The changing of the guards ceremony, one of the highlights from my trip.

Try to take a morning walk whilst in London, to get a feel of the city so to speak. Early morning and late night walks are where London is in its rawest element.


This was the house that we stayed in. It has one room, a small but fully functional kitchen and one large bathroom. The bed in the living room can be folded to a 3 seated sofa.


Coming in as a family of five people (it should be six, but one of my sister couldn't make the trip unfortunately), this house serves its function lavishly.


The kitchen was very nice. Very complete as well with all the utensils nicely arranged inside the many cabinets.


Mama's cooking breakfast for us - Chicken soup and sambal ikan bilis. She didn't bring any coconut milk with her so she just cooked a pot of regular white rice.


We bought all our ingredients at a grocery store called Sainsbury's. There are many halal shops nearby but me and my dad decided to buy one near London Central Mosque which took a while to get to. It does make for a good morning walk though.

Jemput makan!

Abah switched the channel to an episode of Top Gear where Jeremy Clarkson drove a Mitsubishi Lancer Evo against the British Army which was so over the top.

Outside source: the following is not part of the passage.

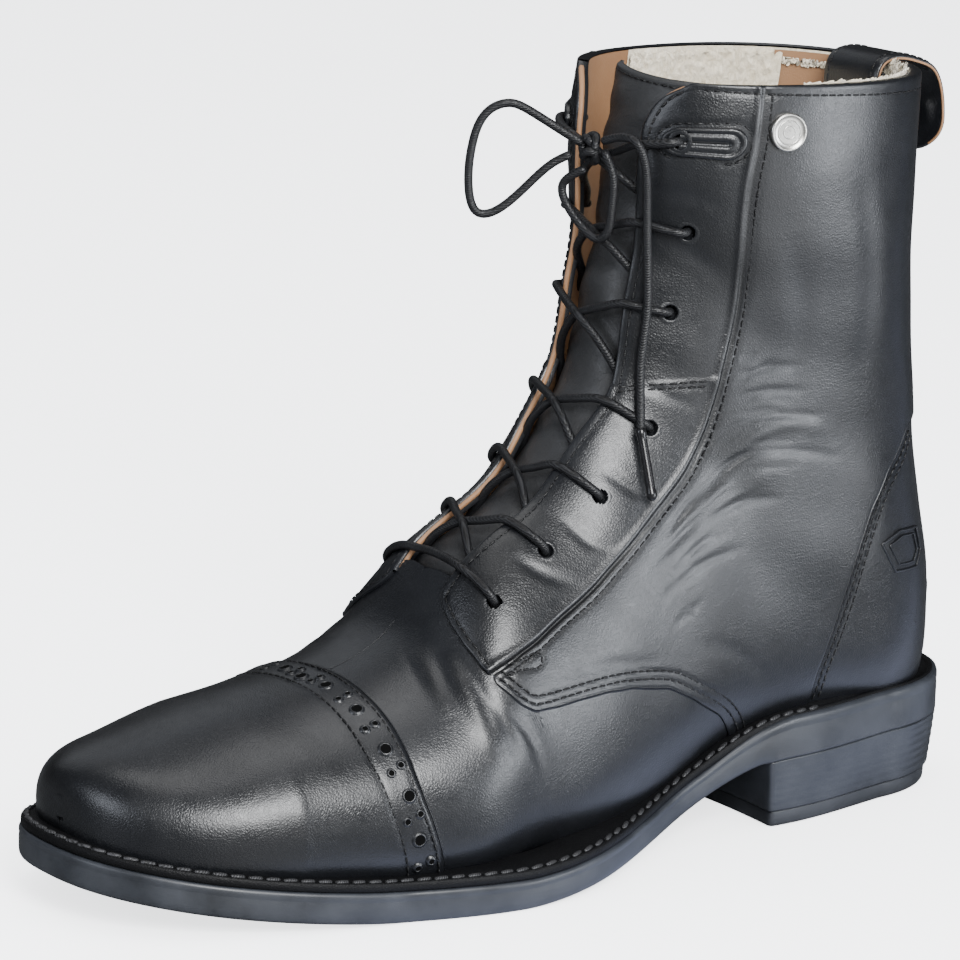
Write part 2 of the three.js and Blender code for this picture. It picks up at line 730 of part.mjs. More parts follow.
const capOutline = [
  ...seamLine(CAP_SEAM, 9), [1.1 * LENGTH, 0], [1.1 * LENGTH, 0.35 * SHAFT_HEIGHT],
];
const cap = form(GAP + CAP_THICK)
  .subtract(form(GAP))
  .intersect(prism(capOutline, -EDGE_OUT, EDGE_OUT))
  .subtract(ground);
add("toe_cap", shape(cap), BLACK);

// Tongue, from under the vamp to a little over the collar; it sinks and leans outwards as it rises

const tongueRise = (u) => clamp((u / COLLAR - 0.35) / 0.65, 0, 1.05);
const tongueSkin = (u) => -WALL - TONGUE_CLEAR - TONGUE_SINK * tongueRise(u) ** 1.3;
function tongueSpan(u) {
  const half = throatAt(Math.min(u, COLLAR * 0.95)) + TONGUE_MARGIN;
  const shift = TONGUE_SHIFT * tongueRise(u);
  return [shift - half, shift + half];
}
const tongue = strip(
  byRidge,
  COLLAR * 0.19,
  COLLAR + TONGUE_RISE,
  16,
  tongueSpan,
  6,
  (u) => tongueSkin(u) - TONGUE_THICK,
  tongueSkin,
);
add("tongue", shape(tongue), SATIN);

// Patches round the top eyelets, badge and spur rest on the outside of the upper

const top = EYELETS[EYELETS.length - 1];
for (const [name, side] of [["eyelet_patch_outer", 1], ["eyelet_patch_inner", -1]]) {
  const u = top.travel * COLLAR;
  const skin = PANEL_STEP + GAP;
  const front = skinPoint(u, top.off, side, 0);
  const behind = skinPoint(u, top.off + PATCH_LENGTH - PATCH_WIDTH, side, 0);
  const middle = skinPoint(u, top.off + (PATCH_LENGTH - PATCH_WIDTH) / 2, side, 0);
  const normal = skinNormal(u, top.off + (PATCH_LENGTH - PATCH_WIDTH) / 2, side, 0);
  const run = behind.clone().sub(front);
  run.addScaledVector(normal, -run.dot(normal));
  const reach = run.length() / 2;
  const radius = PATCH_WIDTH / 2;
  const oval = new THREE.Shape();
  oval.absarc(reach, 0, radius, -Math.PI / 2, Math.PI / 2);
  oval.absarc(-reach, 0, radius, Math.PI / 2, (3 * Math.PI) / 2);
  const post = new THREE.ExtrudeGeometry(oval, { depth: 16, curveSegments: 6, bevelEnabled: false });
  post.translate(0, 0, -8);
  const ahead = run.normalize();
  const across = new THREE.Vector3().crossVectors(normal, ahead);
  post.applyMatrix4(new THREE.Matrix4().makeBasis(ahead, across, normal).setPosition(middle));
  const patch = form(skin + PATCH_THICK, 12)
    .subtract(form(skin, 12))
    .intersect(solid(post))
    .subtract(disc(front, skinNormal(u, top.off, side, 0), EYELET_RADIUS, 20, 10));
  add(name, shape(patch), BLACK);
}

const badge = skinPoint(BADGE.travel * COLLAR, BADGE.off, 1, PANEL_STEP);
const badgeNormal = skinNormal(BADGE.travel * COLLAR, BADGE.off, 1, PANEL_STEP);
const badgeMiddle = badge.clone().addScaledVector(badgeNormal, GAP + BADGE_THICK / 2);
add(
  "side_badge",
  shape(disc(badgeMiddle, badgeNormal, BADGE_RADIUS, BADGE_THICK, 24)),
  leather(0xb9bab6, 0.35, 0.9),
);

const spurOutline = [
  [40, SPUR_LOW], [HEEL_BACK + 1.5, SPUR_LOW], [HEEL_BACK - SPUR_DEPTH, SPUR_LOW + 9],
  [HEEL_BACK - SPUR_DEPTH - 6, SPUR_HIGH], [40, SPUR_HIGH],
];
const spur = form(GAP + SPUR_DEPTH)
  .subtract(form(GAP))
  .intersect(prism(spurOutline, -SPUR_HALF, SPUR_HALF));
add("spur_rest", shape(spur), BLACK);

// Zip behind the slot: tape and closed chain in one, slider at its top, fold-over tab and its stud

const tapeSkin = -WALL - TAPE_CLEAR;
const upperZip = travelAt(SHAFT_HEIGHT - 5);
const tape = strip(
  byBack,
  travelAt(ZIP_FOOT - 4),
  upperZip,
  12,
  () => [-ZIP_TAPE / 2, ZIP_TAPE / 2],
  6,
  () => tapeSkin - TAPE_THICK,
  () => tapeSkin,
);
const chain = strip(
  byBack,
  travelAt(ZIP_FOOT + 2),
  upperZip,
  12,
  () => [-CHAIN_WIDTH / 2, CHAIN_WIDTH / 2],
  2,
  () => tapeSkin - TAPE_THICK / 2,
  () => -CHAIN_DEEP,
);
add("zip", shape(tape.add(chain)), leather(0x101011, 0.6));

function block(centre, ahead, out, size) {
  const across = new THREE.Vector3().crossVectors(out, ahead);
  const geometry = new THREE.BoxGeometry(...size);
  geometry.applyMatrix4(new THREE.Matrix4().makeBasis(ahead, across, out).setPosition(centre));
  return solid(geometry);
}

const sliderTravel = travelAt(SHAFT_HEIGHT - SLIDER_DROP);
const sliderFoot = byBack(sliderTravel, 0, PANEL_STEP + 2 * GAP);
const sliderAhead = byBack(sliderTravel + 4, 0, PANEL_STEP)
  .sub(byBack(sliderTravel - 4, 0, PANEL_STEP))
  .normalize();
const sliderOut = new THREE.Vector3(-sliderAhead.z, 0, sliderAhead.x);
const sliderAt = (down, out) =>
  sliderFoot.clone().addScaledVector(sliderAhead, -down).addScaledVector(sliderOut, out);
const slider = block(sliderAt(0, 1.3), sliderAhead, sliderOut, [SLIDER_LENGTH, SLIDER_WIDTH, 2.6])
  .add(block(sliderAt(0.4, 3), sliderAhead, sliderOut, [3.6, 2, 2]))
  .add(block(sliderAt(PULL_LENGTH / 2 - 0.4, 3.5), sliderAhead, sliderOut, [PULL_LENGTH, PULL_WIDTH, 1.2]));
add("zip_slider", shape(slider), leather(0x5a5b5e, 0.4, 0.9));

function ribbon(path, halfAt, thick) {
  const line = new THREE.SplineCurve(path.map(([x, z]) => new THREE.Vector2(x, z)));
  const steps = 26;
  const loops = [];
  for (let i = 0; i <= steps; i++) {
    const p = line.getPointAt(i / steps);
    const t = line.getTangentAt(i / steps);
    const inner = [p.x + t.y * thick, p.y - t.x * thick];
    const half = halfAt(i / steps, line.getLength());
    loops.push(
      [[p.x, -half, p.y], [p.x, half, p.y], [inner[0], half, inner[1]], [inner[0], -half, inner[1]]].map(
        (v) => new THREE.Vector3(...v),
      ),
    );
  }
  return loft(loops);
}

function tabHalf(share, length) {
  const left = Math.min((1 - share) * length, TAB_WIDTH / 2);
  const tip = Math.sqrt(Math.max((TAB_WIDTH / 2) ** 2 - (TAB_WIDTH / 2 - left) ** 2, 1.5));
  return Math.min(tip, TAB_WIDTH / 2);
}
add(
  "back_tab",
  ribbon(TAB_PATH.map((r) => [r.x * LENGTH, r.z * SHAFT_HEIGHT]), tabHalf, -TAB_THICK),
  BLACK,
);
const studPoint = new THREE.Vector3(STUD_AT[0] * LENGTH, 0, STUD_AT[1] * SHAFT_HEIGHT);
add(
  "tab_stud",
  shape(disc(studPoint, new THREE.Vector3(1, 0, 0), STUD_RADIUS, STUD_THICK, 16)),
  leather(0x8f9092, 0.35, 0.9),
);

// Laces: a straight bar at the lowest eyelets and a crossing between each pair and the next

const laceSkin = PANEL_STEP + GAP + LACE_RADIUS + 0.1;
const eyelets = EYELETS.map((e) => ({ u: e.travel * COLLAR, off: e.off }));

// Over the facing from an eyelet to its edge, on one side, lifted over a patch
function overFacing(e, edgeTravel, side, lift) {
  const edge = throatAt(edgeTravel);
  const end = e.off - EYELET_RADIUS - LACE_RADIUS - 0.6;
  return [
    byRidge(e.u, side * end, laceSkin + lift),
    byRidge(e.u + (edgeTravel - e.u) * 0.5, side * ((end + edge) / 2), laceSkin + 0.2 + lift),
    byRidge(edgeTravel, side * (edge - 0.4), laceSkin - 0.2 + lift * 0.5),
  ];
}

const bar = eyelets[0];
const barTravel = bar.u - 1;
const barPoints = [
  ...overFacing(bar, barTravel, 1, 0),
  byRidge(barTravel, 5, laceSkin - 0.9),
  byRidge(barTravel, -5, laceSkin - 0.9),
  ...overFacing(bar, barTravel, -1, 0).reverse(),
];
add("lace_bar", cord(barPoints, LACE_RADIUS, 6.3), SATIN);

for (let i = 0; i + 1 < eyelets.length; i++) {
  const from = eyelets[i];
  const to = eyelets[i + 1];
  const low = from.u + (to.u - from.u) * 0.22;
  const middle = from.u + (to.u - from.u) * 0.52;
  const high = from.u + (to.u - from.u) * 0.82;
  const lift = i + 2 < eyelets.length ? 0 : PATCH_THICK + GAP;
  const pair = [1, -1].map((side) =>
    solid(
      cord(
        [
          byRidge(low, side * (throatAt(low) - LACE_RADIUS - 1.2), -0.6),
          byRidge((low + middle) / 2, side * throatAt(low) * 0.42, 0),
          byRidge(middle, 0, 0.5),
          byRidge((middle + high) / 2, -side * throatAt(high) * 0.55, laceSkin - 0.9),
          ...overFacing(to, high, -side, lift).reverse(),
        ],
        LACE_RADIUS,
        6.3,
      ),
    ),
  );
  add("lace_crossing_" + (i + 1), shape(pair[0].add(pair[1])), SATIN);
}

// Bow: knot, front loop, falling loop, hanging end with its tip

const knot = new THREE.SphereGeometry(1, 10, 6);
knot.scale(3, 4, 4.9);
knot.translate(...KNOT);
add("lace_knot", shape(solid(knot)), SATIN);
add("lace_loop_front", cord(LOOP_FRONT, LACE_RADIUS, 5.6), SATIN);
add("lace_loop_fall", cord(LOOP_FALL, LACE_RADIUS, 5.6), SATIN);
add("lace_end", cord(END_FALL, LACE_RADIUS, 6), SATIN);
const aglet = AGLET.map((p) => new THREE.Vector3(...p));
const agletRun = aglet[1].clone().sub(aglet[0]);
add(
  "lace_aglet",
  shape(
    disc(
      aglet[0].clone().addScaledVector(agletRun, 0.5),
      agletRun.clone().normalize(),
      LACE_RADIUS,
      agletRun.length(),
      LACE_SIDES,
    ),
  ),
  leather(0x2a2b2d, 0.3),
);

root.position.x = -HEEL_CENTRE;

export default root;
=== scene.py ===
"""Looks of the paddock boot: panels, seams, creases, laces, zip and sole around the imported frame."""
import math

import bpy
import numpy as np
from mathutils import Matrix, Vector


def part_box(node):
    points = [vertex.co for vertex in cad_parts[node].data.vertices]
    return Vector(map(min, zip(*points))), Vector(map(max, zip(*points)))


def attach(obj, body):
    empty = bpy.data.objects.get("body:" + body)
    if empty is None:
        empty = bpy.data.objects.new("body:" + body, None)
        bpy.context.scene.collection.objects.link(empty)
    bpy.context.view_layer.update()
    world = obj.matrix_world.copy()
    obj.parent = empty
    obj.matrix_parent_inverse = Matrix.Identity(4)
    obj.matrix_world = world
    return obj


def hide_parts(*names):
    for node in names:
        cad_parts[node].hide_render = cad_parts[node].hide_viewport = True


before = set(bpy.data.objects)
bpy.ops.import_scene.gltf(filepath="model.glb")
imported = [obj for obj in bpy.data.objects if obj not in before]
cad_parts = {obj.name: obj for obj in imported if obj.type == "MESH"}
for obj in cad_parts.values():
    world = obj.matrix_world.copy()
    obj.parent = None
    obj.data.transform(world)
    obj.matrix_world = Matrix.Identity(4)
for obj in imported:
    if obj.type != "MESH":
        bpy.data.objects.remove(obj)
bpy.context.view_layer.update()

# Sizes in millimetres, x from the heel's back as in the frame's source
LENGTH = 288.0
BALL_WIDTH = 100.0
SHAFT_HEIGHT = 210.0
HEEL_HEIGHT = 20.4
HEEL_CENTRE = 43.0
HEEL_LENGTH = 82.6
LIFT_HEIGHT = 4.8
HEEL_INSET = 0.9
HEEL_TAPER = 1.8
WALL = 2.4
TUCK = 6.0
NOSE_HEIGHT = 11.0
LACE_RADIUS = 1.18
ZIP_FOOT = 72.0
ZIP_SLOT = 6.4
TONGUE_SINK = 5.0
TONGUE_SHIFT = 8.0
TONGUE_MARGIN = 9.0
MM = 0.001

# Heights of the panels over the form
VAMP_LIFT = 0.1
QUARTER_LIFT = 0.8
FACING_LIFT = 0.9
FLAP_LIFT = 1.35
CAP_LIFT = 1.2
BEAD = 0.55

# Distances on the surface
QUARTER_FRONT = 61.5
FAR = 999
HOLE_CLEAR = 2.3
PATCH_REACH = 12.0
PATCH_SLOPE = 0.34
PITCH = 2.6
WELT_THIN = 2.6
TAB_HALF = 11
TAB_ROW = 8.8
WELD = 0.004

SOLE_WIDTH = [(0.12, 0.313), (0.25, 0.335), (0.4, 0.295), (0.52, 0.4), (0.64, 0.502), (0.74, 0.468)]
SOLE_CURVE = [(0, 0.01), (0.12, 0), (0.25, 0.023), (0.4, 0.058), (0.52, 0.09),
              (0.64, 0.021), (0.76, -0.032), (0.88, -0.092), (1, -0.133)]
SOLE_RISE = [(0, 1.05), (0.1, 1.035), (0.19, 1.02), (0.255, 1.01), (0.285, 0.985), (0.315, 0.885),
             (0.35, 0.711), (0.42, 0.353), (0.5, 0.157), (0.58, 0.037), (0.635, -0.01), (0.73, -0.01),
             (0.8, 0.078), (0.9, 0.26), (1, 0.505)]
# Share of the length, height of the sole's side, height of the welt
EDGE = [(0, 7.7, 4.6), (0.26, 7.8, 4.6), (0.36, 7.8, 2.6), (0.5, 7.8, 2.6), (0.75, 8.6, 2.6), (1, 8.6, 2.6)]
HEEL_ROUND = 0.12
TOE_START = 0.74
TOE_POWER = 2.4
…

I'm not much of a breakfast person but we have a full day ahead of us. Do note that if you're eating out, food in London can be quite costly. Some place can get really expensive, for instance me and my sister planned on eating a £40 steak at a very famous steakhouse. But thankfully logic got the better of us and we didn't plan through with it. I couldn't imagine what a RM200++ steak could taste like.

We sat out for a walk quite early on. The thing about travelling in western countries during the winter is that daytime can get by pretty quickly, it's already dark by 4PM.

Hyde Park, an amazing place to walk through. Some people can easily kill half a day just strolling through here.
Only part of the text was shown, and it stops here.